Extracted entries:
══════════════════════════════
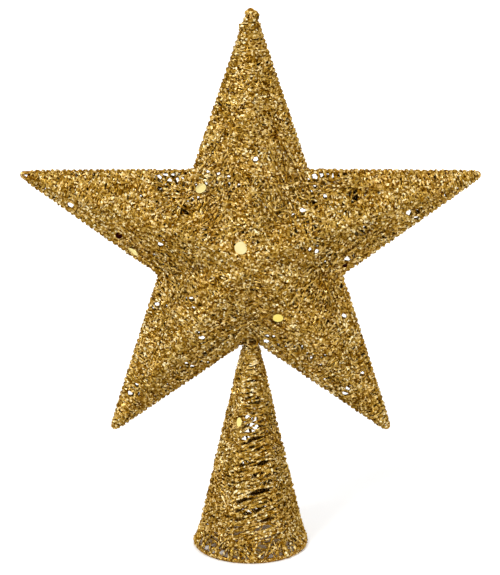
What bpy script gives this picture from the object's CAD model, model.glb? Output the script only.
import math
import random

import bmesh
import bpy
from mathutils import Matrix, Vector


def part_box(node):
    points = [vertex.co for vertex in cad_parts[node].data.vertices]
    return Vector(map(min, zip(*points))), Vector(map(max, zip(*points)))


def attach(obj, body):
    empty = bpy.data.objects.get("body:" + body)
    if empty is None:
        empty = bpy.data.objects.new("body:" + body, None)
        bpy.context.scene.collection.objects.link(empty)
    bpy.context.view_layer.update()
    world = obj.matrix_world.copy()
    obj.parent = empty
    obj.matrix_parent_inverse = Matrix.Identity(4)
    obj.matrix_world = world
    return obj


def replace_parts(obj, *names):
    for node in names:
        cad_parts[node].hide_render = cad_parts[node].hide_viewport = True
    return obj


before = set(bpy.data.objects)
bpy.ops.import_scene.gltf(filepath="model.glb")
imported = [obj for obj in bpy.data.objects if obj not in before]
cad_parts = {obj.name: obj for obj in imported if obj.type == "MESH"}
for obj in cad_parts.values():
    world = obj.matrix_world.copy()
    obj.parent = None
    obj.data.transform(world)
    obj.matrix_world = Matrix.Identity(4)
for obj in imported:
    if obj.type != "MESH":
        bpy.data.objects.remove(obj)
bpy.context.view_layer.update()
bpy.context.scene.view_settings.view_transform = "Standard"
print("frame loaded,", len(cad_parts), "nodes")

# Camera, as the photograph was taken
cameraSettings = {
    "aim": (-0.0003, 0.0, 0.13675),
    "distance": 1.2,
    "elevation": 16.7,
    "lens": 150.6,
    "sensor": 36,
}


def cameraPlace(settings):
    tilt = math.radians(settings["elevation"])
    back = Vector((0, -math.cos(tilt), math.sin(tilt)))
    return Vector(settings["aim"]) + back * settings["distance"], back


def addObject(name, data):
    made = bpy.data.objects.new(name, data)
    bpy.context.scene.collection.objects.link(made)
    return made


def makeCamera(settings):
    data = bpy.data.cameras.new("camera")
    data.lens = settings["lens"]
    data.sensor_width = settings["sensor"]
    camera = addObject("camera", data)
    camera.location, back = cameraPlace(settings)
    camera.rotation_euler = back.to_track_quat("Z", "Y").to_euler()
    bpy.context.scene.camera = camera


makeCamera(cameraSettings)
print("camera set")

# Materials
goldShades = {
    # place on the ramp, then colour
    "thread": [
        (0.0, (0.095, 0.032, 0.0)),
        (0.25, (0.23, 0.11, 0.006)),
        (0.5, (0.38, 0.226, 0.034)),
        (0.75, (0.57, 0.38, 0.098)),
        (0.9, (0.8, 0.6, 0.25)),
        (1.0, (0.98, 0.88, 0.55)),
    ],
    "wire": [
        (0.0, (0.08, 0.028, 0.0)),
        (0.4, (0.22, 0.1, 0.005)),
        (0.8, (0.48, 0.28, 0.05)),
        (1.0, (0.9, 0.72, 0.36)),
    ],
    "warmTint": (1.0, 0.93, 0.78, 1),  # redder gold in places
    "edgeTint": (1.0, 0.75, 0.42, 1),
}
flakePattern = {
    "patch": {"Scale": 60, "Detail": 3},  # broad lighter and darker patches
    "warmth": {"Scale": 95, "Detail": 2},
    "warmthRange": (0.42, 0.68),
    "patchRange": (0.3, 0.7),
}


def setInputs(tree, node, inputs):
    # Each input gets a value of its own, or a link from another node's output
    for name, value in inputs.items():
        if isinstance(value, bpy.types.NodeSocket):
            tree.links.new(value, node.inputs[name])
        else:
            node.inputs[name].default_value = value


def addNode(tree, kind, output, inputs, **options):
    # Gives the new node's output of that name
    node = tree.nodes.new("ShaderNode" + kind)
    for name, value in options.items():
        setattr(node, name, value)
    setInputs(tree, node, inputs)
    return node.outputs[output]


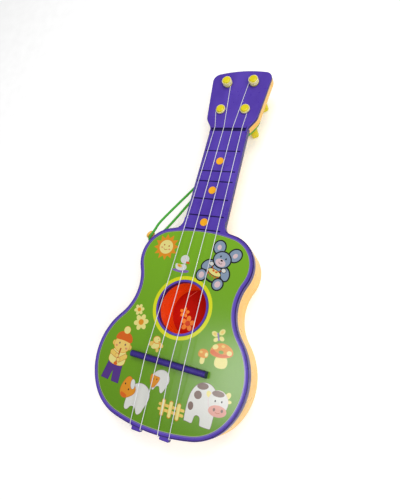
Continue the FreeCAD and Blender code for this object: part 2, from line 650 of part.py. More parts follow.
def main():
    os.makedirs("parts", exist_ok=True)
    export("front_shell", front_shell(whole_outline()))
    export("back_shell", back_shell())
    export("picture_panel", picture_panel())
    export("sound_cup", sound_cup())
    export("cup_picture", cup_picture())
    export("bridge", bridge())
    for number, y in enumerate(DOT_YS, 1):
        export("fret_dot_%d" % number, fret_dot(y))
    for number, centre in enumerate(PEG_CENTRES):
        export("tuning_peg_%d" % (number + 1), tuning_peg(centre, POST_TOP_ZS[number], PEG_TURNS[number]))
        export("string_wrap_%d" % (number + 1), string_wrap(centre, WRAP_ZS[number]))
    export("string_pair_left", string_pair(-1, 0, 1))
    export("string_pair_right", string_pair(1, 3, 2))
    export("body_screws", Part.makeCompound([screw(place, LONG_SHANK) for place in BODY_SCREWS]))
    export("neck_screws", Part.makeCompound([screw(place, SHORT_SHANK) for place in NECK_SCREWS]))
    radii = bend_radii(CORD_ROUTE, CORD_BEND_FACTOR)
    print("cord radii", ["%.1f" % radius for radius in radii])
    cord = round_bar(CORD_ROUTE, radii, CORD_DIAMETER / 2)
    export("strap_cord", cord)
    export("strap_knot", strap_knot(cord))


main()
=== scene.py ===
import math

import bpy
from mathutils import Matrix, Vector


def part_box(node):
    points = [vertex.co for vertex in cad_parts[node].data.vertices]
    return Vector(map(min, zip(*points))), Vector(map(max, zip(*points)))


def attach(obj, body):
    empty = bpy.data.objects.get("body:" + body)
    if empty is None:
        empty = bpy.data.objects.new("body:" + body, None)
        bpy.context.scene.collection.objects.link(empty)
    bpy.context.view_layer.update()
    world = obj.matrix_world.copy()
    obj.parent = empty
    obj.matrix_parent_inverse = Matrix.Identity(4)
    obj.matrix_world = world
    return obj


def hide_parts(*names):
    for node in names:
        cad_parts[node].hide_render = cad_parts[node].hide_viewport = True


# Toy guitar lying on its back. Metres in the model's own frame: +X right, +Y to the headstock, +Z up
# out of the front. Drawings on the picture panel are given in millimetres and scaled by MM.

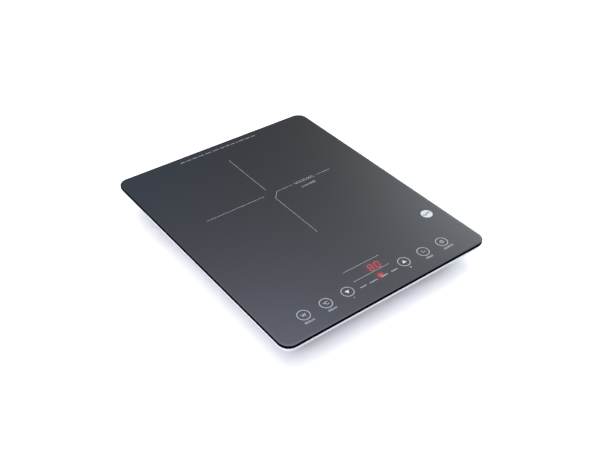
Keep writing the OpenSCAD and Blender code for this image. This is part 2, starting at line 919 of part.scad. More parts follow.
module fan_frame() {
    corner_r = 4;
    strut_w = 3;
    strut_t = 2;
    ring_wall = 2;
    color([0.16, 0.16, 0.17]) difference() {
        union() {
            difference() {
                union() {
                    at_fan(fan_z) rounded_block(fan_w, fan_w, corner_r, fan_flange);
                    at_fan(fan_z + fan_h - fan_flange) rounded_block(fan_w, fan_w, corner_r, fan_flange);
                    at_fan(fan_z) cylinder(r = fan_r + ring_wall, h = fan_h);
                }
                at_fan(fan_z - 1) cylinder(r = fan_r, h = fan_h + 2);
            }
            at_fan(fan_z) {
                cylinder(r = hub_out_r + 1, h = strut_t);
                for (a = [20:90:290])
                    rotate(a) translate([hub_out_r, -strut_w/2, 0])
                        cube([fan_r - hub_out_r + 0.5, strut_w, strut_t]);
                cylinder(r = bearing_r, h = bearing_top_z - fan_z);
            }
        }
        at_fan(fan_z + strut_t/2) cylinder(r = shaft_r + bearing_gap, h = fan_h);
        for (p = fan_spots) disc_at(p, screw_d + 2*gap, fan_z - 1, fan_h + 2);
    }
}

module stator_poles(w, r_in, r_out, z, h) {
    for (a = [0:90:270])
        at_fan(z) rotate(a) translate([r_in, -w/2, 0]) cube([r_out - r_in, w, h]);
}

module fan_stator() {
    core_r = 4.8;
    shoe_t = 1.4;
    color([0.5, 0.5, 0.52]) {
        at_fan(stator_z) ring(core_r, bearing_r + gap, stator_h);
        stator_poles(2.4, core_r - 0.5, stator_r - shoe_t/2, stator_z, stator_h);
        difference() {
            at_fan(stator_z) ring(stator_r, stator_r - shoe_t, stator_h);
            for (a = [45, 135])
                at_fan(stator_z - 1) rotate(a) translate([-20, -1, 0]) cube([40, 2, stator_h + 2]);
        }
    }
}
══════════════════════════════
Task to complete:
Using the entries above, repeat only the lines from the one containing "radius in radii])" through the one containing "# out of the", end lines included.

Exercise solution:
    print("cord radii", ["%.1f" % radius for radius in radii])
    cord = round_bar(CORD_ROUTE, radii, CORD_DIAMETER / 2)
    export("strap_cord", cord)
    export("strap_knot", strap_knot(cord))


main()
=== scene.py ===
import math

import bpy
from mathutils import Matrix, Vector


def part_box(node):
    points = [vertex.co for vertex in cad_parts[node].data.vertices]
    return Vector(map(min, zip(*points))), Vector(map(max, zip(*points)))


def attach(obj, body):
    empty = bpy.data.objects.get("body:" + body)
    if empty is None:
        empty = bpy.data.objects.new("body:" + body, None)
        bpy.context.scene.collection.objects.link(empty)
    bpy.context.view_layer.update()
    world = obj.matrix_world.copy()
    obj.parent = empty
    obj.matrix_parent_inverse = Matrix.Identity(4)
    obj.matrix_world = world
    return obj


def hide_parts(*names):
    for node in names:
        cad_parts[node].hide_render = cad_parts[node].hide_viewport = True


# Toy guitar lying on its back. Metres in the model's own frame: +X right, +Y to the headstock, +Z up
# out of the front. Drawings on the picture panel are given in millimetres and scaled by MM.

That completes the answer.